The SEC today issued final rules to amend Securities Act Rule 701, which provides an exemption from registration for securities issued by private companies pursuant to compensatory arrangements, such as equity plans. As mandated by the Economic Growth, Regulatory Relief, and Consumer Protection Act, the amendment increases from $5 million to $10 million the aggregate sales price or amount of securities sold during any consecutive 12-month period in excess of which a company is required to deliver additional disclosures to investors/grantees. This will allow private companies to make more grants without having to meet more extensive disclosure requirements.

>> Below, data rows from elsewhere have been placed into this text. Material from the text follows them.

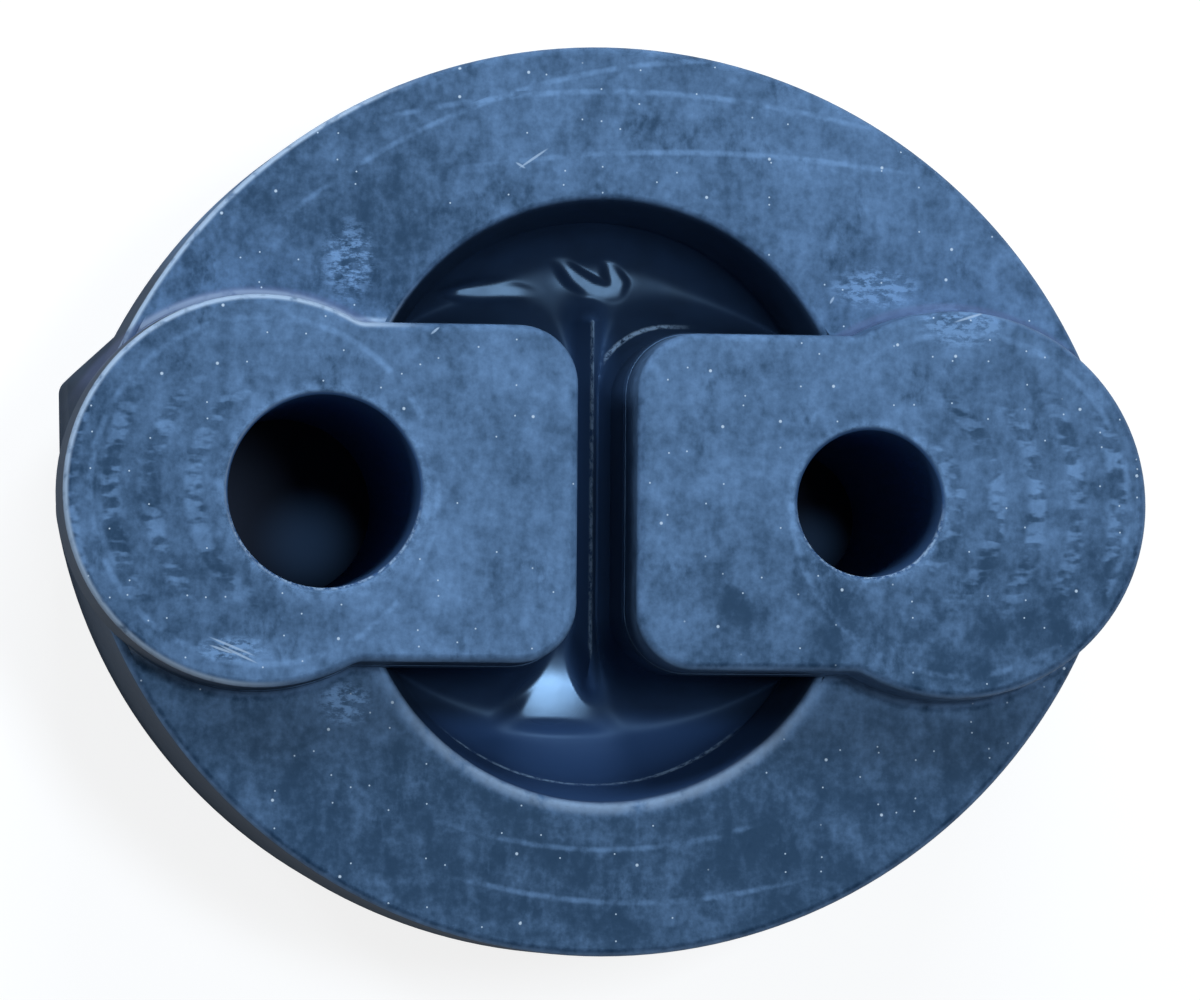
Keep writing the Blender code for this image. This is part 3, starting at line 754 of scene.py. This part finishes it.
def soft_box(name, place, size, watts):
    data = bpy.data.lights.new(name, "AREA")
    data.shape = "RECTANGLE"
    data.size, data.size_y = size
    data.energy = watts
    data.color = LAMP_COLOUR
    lamp = bpy.data.objects.new(name, data)
    lamp.location = place
    lamp.rotation_euler = (Vector(LAMP_AIM) - Vector(place)).to_track_quat("-Z", "Y").to_euler()
    bpy.context.scene.collection.objects.link(lamp)


soft_box("key", (0.03, 0.30, 0.30), (0.20, 0.14), 0.9)
soft_box("overhead", (0.09, 0.03, 0.55), (0.08, 0.08), 1.25)
soft_box("left_strip", (-0.26, 0.20, 0.12), (0.05, 0.16), 0.40)

# The studio: white to the camera, and a dim even light on the mount.
ROOM_LIGHT = 0.10
world = bpy.data.worlds.new("studio")
world.use_nodes = True
tree = world.node_tree
sky = tree.nodes["Background"]
sky.inputs["Color"].default_value = (0.9, 0.95, 1, 1)
tree.links.new(add(LARGER, add("LightPath", out=0), ROOM_LIGHT), sky.inputs["Strength"])
bpy.context.scene.world = world

# Camera: high over the mount's front, a little to its left and below its middle.
CAMERA_PLACE = Vector((-57.45, -15.67, 445.0)) * MM
CAMERA_AIM = Vector((1.614, 0.477, 17.5)) * MM
CAMERA_ROLL = radians(0.412)
FRAME_WIDTH_PX = 1200
FOCAL_LENGTH_PX = 6129.1
camera_data = bpy.data.cameras.new("camera")
camera = bpy.data.objects.new("camera", camera_data)
bpy.context.scene.collection.objects.link(camera)
back = (CAMERA_PLACE - CAMERA_AIM).normalized()
right = Vector((0, 1, 0)).cross(back).normalized()
up = back.cross(right)
rolled_right = right * cos(CAMERA_ROLL) + up * sin(CAMERA_ROLL)
rolled_up = up * cos(CAMERA_ROLL) - right * sin(CAMERA_ROLL)
turned = Matrix((rolled_right, rolled_up, back)).transposed().to_4x4()
camera.matrix_world = Matrix.Translation(CAMERA_PLACE) @ turned
camera_data.sensor_width = 36
camera_data.lens = FOCAL_LENGTH_PX / FRAME_WIDTH_PX * camera_data.sensor_width
camera_data.clip_start = 0.01
bpy.context.scene.camera = camera
bpy.context.scene.view_settings.view_transform = "Standard"
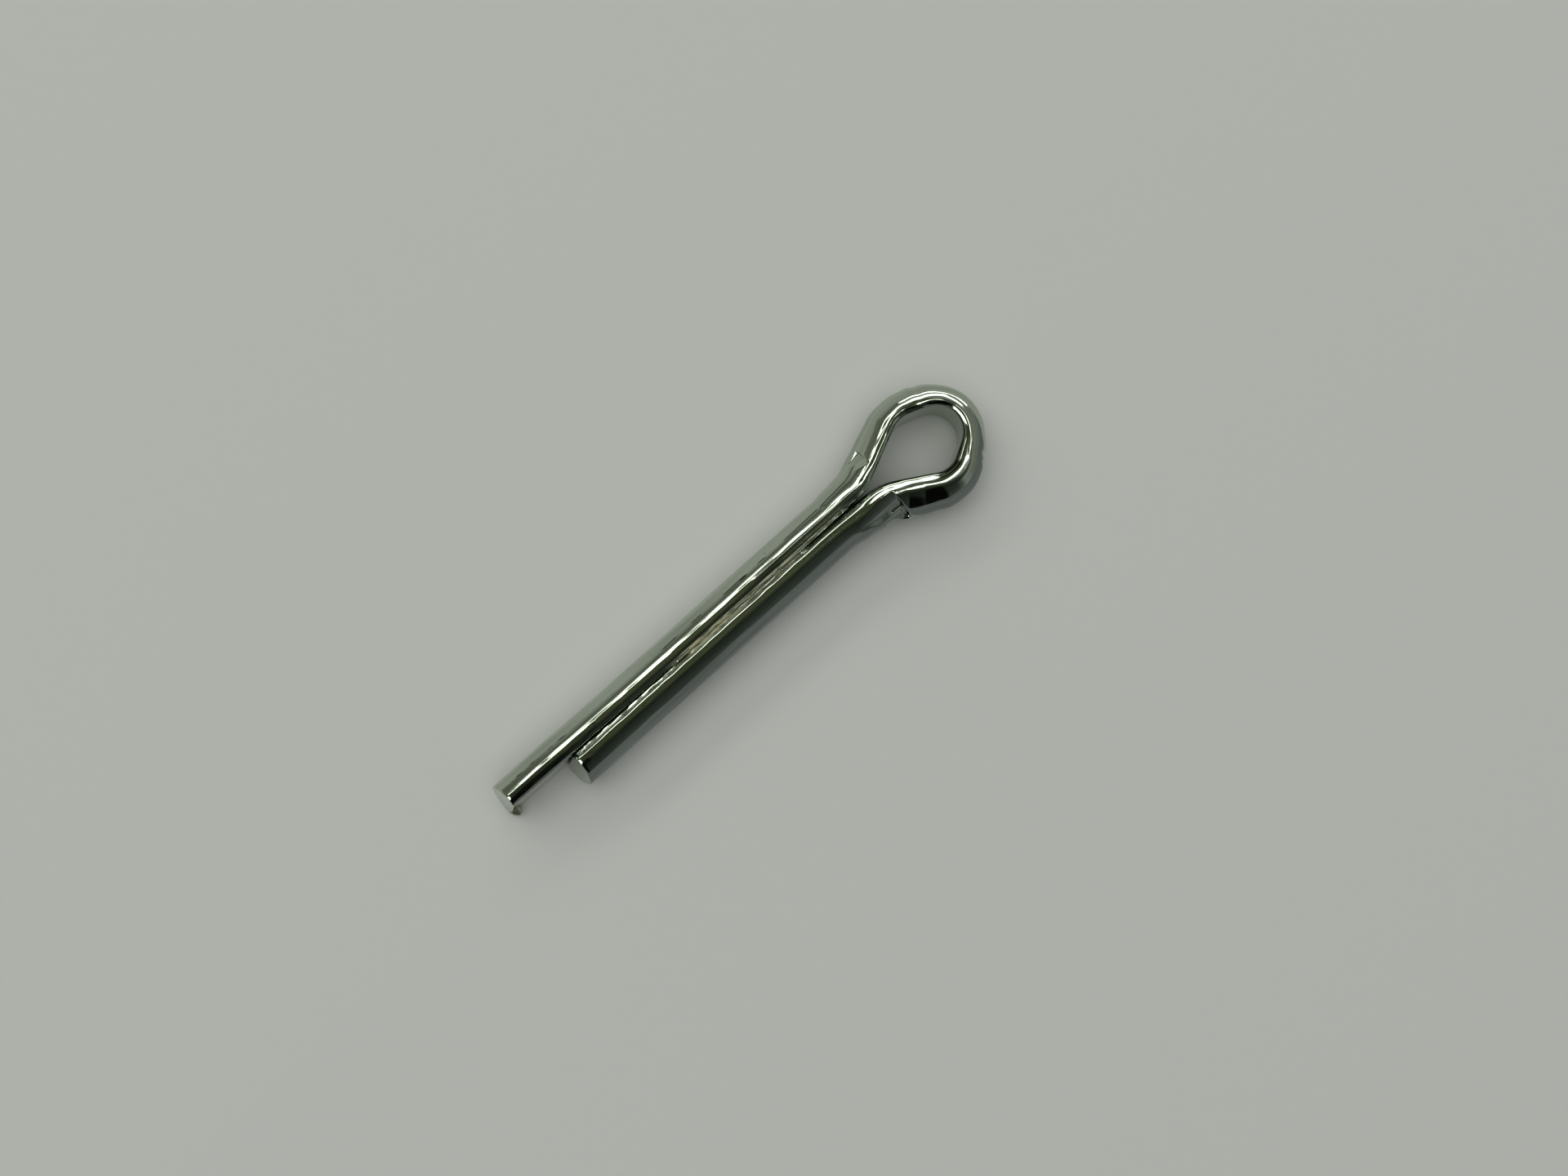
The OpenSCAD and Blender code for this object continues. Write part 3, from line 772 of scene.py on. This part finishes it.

In addition, the SEC approved a "concept release" soliciting comment on possible ways to modernize rules related to compensatory arrangements in light of the significant evolution in both the types of compensatory offerings and the composition of the workforce since the SEC last substantively amended these rules in 1999. The SEC is soliciting comment on possible ways to update the requirements of Rule 701 and Form S-8 (which provides a simplified registration form for companies to use to issue securities pursuant to employee equity plans). Among other things, the concept release solicits comment on:
- "Gig economy" relationships, in light of issuers using internet platforms to provide workers the opportunity to sell goods and services, to better understand how they work and determine what attributes of these relationships potentially may provide a basis for extending eligibility for the Rule 701 exemption;
- Whether the SEC should further revise the disclosure content and timing requirements of Rule 701(e); and
- Whether the use of Form S-8 to register the offering of securities pursuant to employee benefit plans should be further streamlined.
The amendment to Rule 701 to increase the threshold will be immediately effective. The Concept Release is merely soliciting comments, and further action by the SEC will depend on many factors, including comments received and competing items on its regulatory agenda.